The Authority has not provided any justification for its submission. The Appellant has referred to another decision in their favour but the Authority's response was that each case must be decided on its own merit. While this is correct as a general statement of principle, where one case does not appear to be different to another, one would look for reasons to justify a different conclusion. The point here is that the Appellant have argued that their interpretation of the nature of an exemption has been accepted by an Adjudicator (and I am aware that this has been has indeed been accepted by more than one Adjudicator), the Authority should therefore put itself in a position to say why such an interpretation should not apply in the instant case.
The Appellant submitted that the exception is for all vehicles used for ambulance purposes. The Authority had not accepted or challenged the wording of the exception. It has not supplied the relevant extract of the Traffic Management Order. It has not submitted why, if the wording is as described by the Appellant, a requirement of emergency can be read into the exception. In other words, it has not in any way drawn any distinction between the instant appeal and other appeals which had been resolved in the Appellant's favour, but it wants a different conclusion. I am not bound by those previous decisions, but I am certainly in agreement.
Unloading exemption granted. The PCN dated from 2 June 2011 and was probably being pursued invalidly due to the lapse of time.
A receipt was produced for a new battery and as it was a sudden failure, and not an issue of lack of maintenance, this came under the breakdown exemption.
Only the bumper was adjacent to a dropped kerb, or crossover, and even then only next to the sloping part of the kerb which is fine. PCN cancelled.
The traffic warden's notes said that the PCN was both affixed to the windscreen and handed to driver which patently could not be true.
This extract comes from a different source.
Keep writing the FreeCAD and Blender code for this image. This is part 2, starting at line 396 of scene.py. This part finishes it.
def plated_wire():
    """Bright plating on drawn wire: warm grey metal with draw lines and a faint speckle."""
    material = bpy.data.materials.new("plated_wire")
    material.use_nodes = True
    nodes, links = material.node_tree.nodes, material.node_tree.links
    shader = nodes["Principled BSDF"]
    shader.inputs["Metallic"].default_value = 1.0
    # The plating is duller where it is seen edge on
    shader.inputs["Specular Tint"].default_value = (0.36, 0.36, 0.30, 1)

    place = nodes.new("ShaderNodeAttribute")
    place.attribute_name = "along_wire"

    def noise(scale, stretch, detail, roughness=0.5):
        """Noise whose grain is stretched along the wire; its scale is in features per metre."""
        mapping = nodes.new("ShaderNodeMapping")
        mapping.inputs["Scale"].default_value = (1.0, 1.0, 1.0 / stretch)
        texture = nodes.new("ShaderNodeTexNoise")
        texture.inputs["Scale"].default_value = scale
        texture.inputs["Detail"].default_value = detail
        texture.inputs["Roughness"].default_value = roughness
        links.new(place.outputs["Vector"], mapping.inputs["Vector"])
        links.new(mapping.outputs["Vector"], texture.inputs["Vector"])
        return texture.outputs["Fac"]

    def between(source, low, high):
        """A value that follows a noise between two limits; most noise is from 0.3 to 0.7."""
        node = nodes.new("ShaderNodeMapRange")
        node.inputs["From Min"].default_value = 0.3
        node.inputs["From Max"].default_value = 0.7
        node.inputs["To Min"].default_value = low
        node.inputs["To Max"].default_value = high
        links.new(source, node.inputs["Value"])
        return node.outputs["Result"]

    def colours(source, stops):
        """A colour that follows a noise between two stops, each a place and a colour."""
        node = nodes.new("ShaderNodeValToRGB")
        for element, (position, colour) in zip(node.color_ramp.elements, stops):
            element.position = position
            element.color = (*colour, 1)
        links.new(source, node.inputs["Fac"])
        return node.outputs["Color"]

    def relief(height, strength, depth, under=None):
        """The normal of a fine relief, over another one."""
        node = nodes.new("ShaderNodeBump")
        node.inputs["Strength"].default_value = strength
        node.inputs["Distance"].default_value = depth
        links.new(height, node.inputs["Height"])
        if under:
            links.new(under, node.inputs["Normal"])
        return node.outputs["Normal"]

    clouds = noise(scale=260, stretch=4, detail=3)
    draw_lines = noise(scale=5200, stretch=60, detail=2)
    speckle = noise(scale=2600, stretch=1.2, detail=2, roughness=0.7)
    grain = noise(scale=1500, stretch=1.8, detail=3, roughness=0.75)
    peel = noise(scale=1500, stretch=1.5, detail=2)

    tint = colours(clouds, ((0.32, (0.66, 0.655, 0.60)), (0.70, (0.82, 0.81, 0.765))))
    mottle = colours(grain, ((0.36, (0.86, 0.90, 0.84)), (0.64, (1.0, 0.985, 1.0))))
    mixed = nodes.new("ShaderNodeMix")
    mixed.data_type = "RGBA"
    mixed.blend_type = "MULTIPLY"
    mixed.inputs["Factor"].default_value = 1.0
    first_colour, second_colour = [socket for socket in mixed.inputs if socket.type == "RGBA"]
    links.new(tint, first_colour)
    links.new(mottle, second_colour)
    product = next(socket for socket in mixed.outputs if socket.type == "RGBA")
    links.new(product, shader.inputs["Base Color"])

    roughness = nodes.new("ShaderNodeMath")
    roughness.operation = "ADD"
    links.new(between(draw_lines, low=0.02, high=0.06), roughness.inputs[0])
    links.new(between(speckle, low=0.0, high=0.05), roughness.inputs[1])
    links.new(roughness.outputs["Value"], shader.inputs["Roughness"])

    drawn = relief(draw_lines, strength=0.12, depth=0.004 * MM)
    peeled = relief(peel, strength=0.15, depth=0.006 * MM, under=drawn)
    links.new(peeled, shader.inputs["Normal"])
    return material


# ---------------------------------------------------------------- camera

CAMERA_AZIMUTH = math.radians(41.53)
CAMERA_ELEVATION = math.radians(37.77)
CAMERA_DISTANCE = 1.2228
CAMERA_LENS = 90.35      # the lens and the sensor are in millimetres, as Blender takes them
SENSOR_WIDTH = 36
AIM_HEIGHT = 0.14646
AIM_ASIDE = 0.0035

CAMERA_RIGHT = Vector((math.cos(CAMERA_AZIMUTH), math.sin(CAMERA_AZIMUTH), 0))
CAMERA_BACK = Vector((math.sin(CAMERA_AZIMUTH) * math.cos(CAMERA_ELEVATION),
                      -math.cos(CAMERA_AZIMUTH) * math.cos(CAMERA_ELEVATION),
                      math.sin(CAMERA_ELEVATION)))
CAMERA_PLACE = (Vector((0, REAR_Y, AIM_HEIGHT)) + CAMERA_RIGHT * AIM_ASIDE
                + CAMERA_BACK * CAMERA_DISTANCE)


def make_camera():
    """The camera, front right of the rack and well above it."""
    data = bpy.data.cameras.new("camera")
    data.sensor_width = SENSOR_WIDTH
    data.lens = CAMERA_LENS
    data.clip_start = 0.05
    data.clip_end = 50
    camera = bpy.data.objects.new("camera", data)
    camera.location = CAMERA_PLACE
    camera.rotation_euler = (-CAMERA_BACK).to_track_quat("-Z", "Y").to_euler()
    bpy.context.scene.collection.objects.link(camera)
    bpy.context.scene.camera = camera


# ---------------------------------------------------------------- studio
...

PayByPhone allowed a vehicle registration of GSWGK to be registered which is an obvious error on the council's part so the PCN was cancelled.
Signage for a suspended bay was found to be inadequate.
A parking ticket was issued for the wrong contravention. The motorist may have been guilty but you have to be penalised for what you actually did wrong, not what you didn't.
The next case is brilliant and again I reproduce some of the notes from the independent adjudicator.
The Appellant says that she paid to park, by phone, having followed the instructions to do so on the post next to which she parked her car. She received a confirmation of the payment to park and so left her vehicle. She has produced photographs of her vehicle, the post next to her vehicle, which was not signed with any suspension, and shown the distance between the sign (headed "advanced warning sign") relied on by the local authority and her car.
I have carefully considered all of the evidence from which I am not satisfied that the contravention occurred of that the signage was adequate.
I find as a fact that the Appellant paid to park, and that this was accepted. The local authority cannot both accept payment to park and say that the right to park on payment is suspended. Further, the point of paying by text is that a motorist looks only to that sign and can sit in the car to do so. It is the nearest sign, and no other sign would influence what the motorist would do. I find that the signage was not adequate to alert the motorist to the purported suspension of this sign.
I therefore allow the appeal.
Then a complete horlicks was made of another case:
I allow this appeal for a number of reasons.
Firstly, the allegation made in the Penalty Charge Notice appears to be contradicted by other information contained within it, so that the allegation is unclear and misleading. I say this because it is alleged that at 15:59 the vehicle was parked for longer than permitted, and then it is said that the vehicle was observed from 15:59 to 16:25. It leaves me in doubt as to the time of the alleged contravention - which is the crux of the issue.
Secondly, the local authority rely on a photograph of the location at which the vehicle was said to be parked - which has double yellow lines - but which contradicts other evidence which suggests that it was parked within a marked white box.
Thirdly, the Appellant made detailed representations in response to the Notice to Owner, and the local authority failed to address them at all in the Notice of Rejection, which is a statutory obligation and amount to a procedural impropriety to not do so.
I therefore allow the appeal.
Let us see if we can get over 100 appeals a week going in to give NSL something to do.